To some extent, the same situation occurs in oil and gas fields. Expensive investment is required, but it is doubtful that there is an increase in capacity that is proportional to its cost. To a significant extent, new investment simply offsets a decline in production elsewhere, so maintains the status quo. It is expensive, but adds little to what gets measured as GDP.
The world outside of Saudi Arabia is now running into an investment sinkhole issue as well. This takes several forms: water limits that require deeper wells or desalination plants; oil and gas limits that require more expensive forms of extraction; and pollution limits requiring expensive adjustments to automobiles or to power plants.
These higher investment costs lead to higher end product costs of goods using these resources. These higher costs eventually transfer to other products that most of us consider essential: food because it uses much oil in growing and transport; electricity because it is associated with pollution controls; and metals for basic manufacturing, because they also use oil in extraction and transport.
Ultimately, these investment sinkholes seem likely to cause huge problems.

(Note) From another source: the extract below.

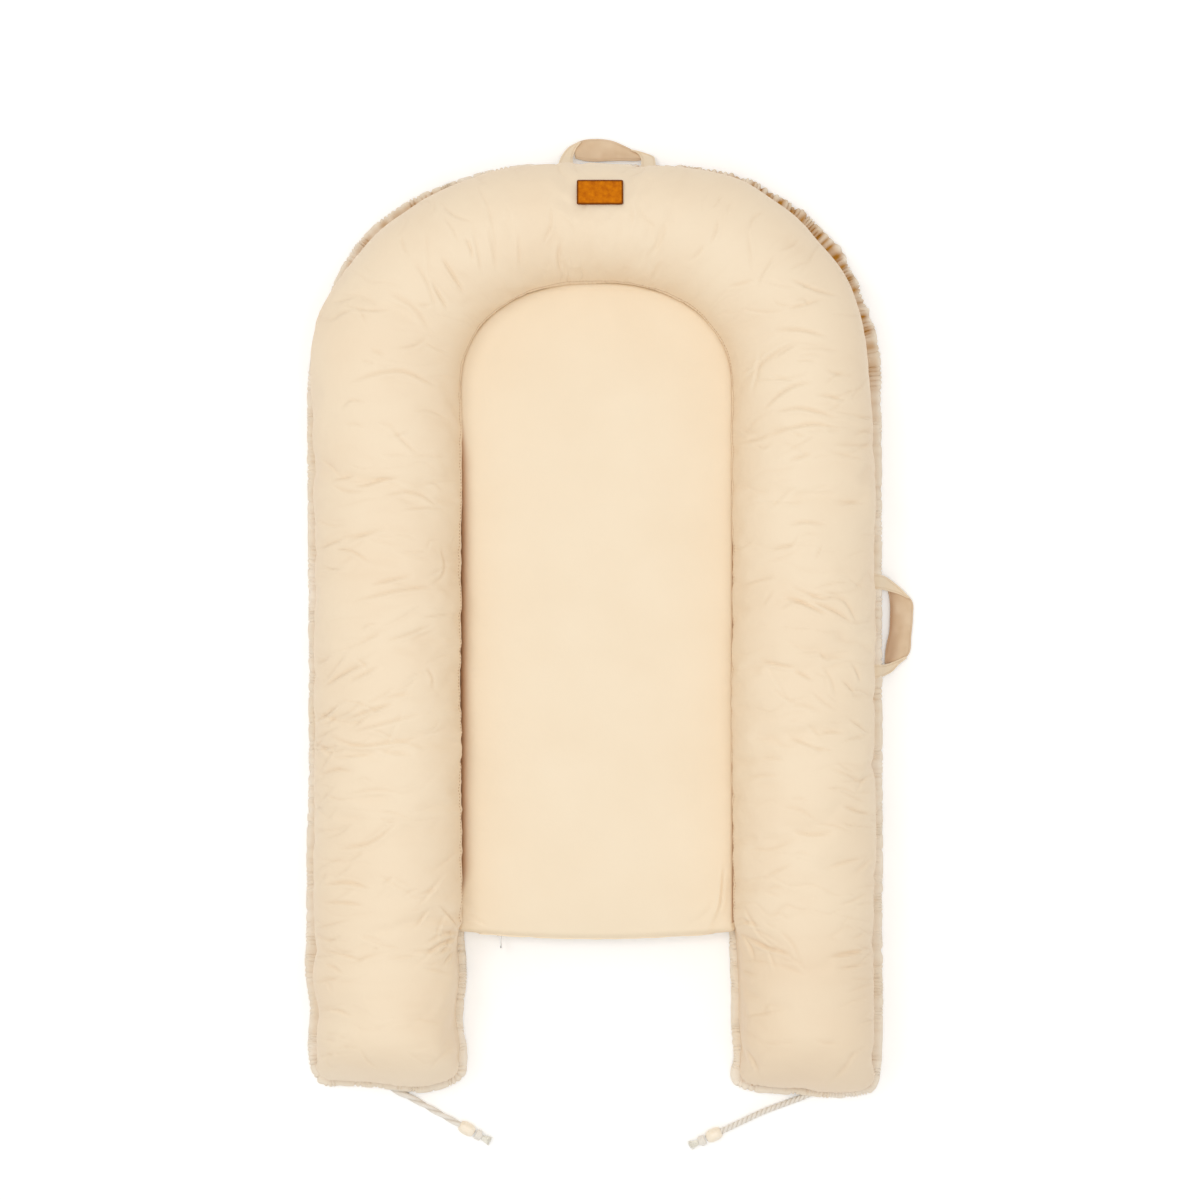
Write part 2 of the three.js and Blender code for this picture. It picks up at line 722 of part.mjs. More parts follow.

In some sense, they mean the economy is becoming less efficient, rather than more efficient. From an investment point of view, they can expect to crowd out other types of investment. From a consumer’s point of view, they lead to a rising cost of essential products that can be expected to squeeze out other purchases.
Why Investment Sinkholes Go Unrecognized
From the point of view of an individual investor, all that matters is whether he will get an adequate return on the investment he makes. If a city government decides to install a desalination plant, the investor’s primary concern is that someone (the government or those buying water) will pay enough money that he can make an adequate return on his investment over time. Citizens clearly need water. The only question is whether citizens can afford the desalinated water from their discretionary income. Obviously, if citizens spend more on desalinated water, the amount of discretionary income available for other goods will be reduced.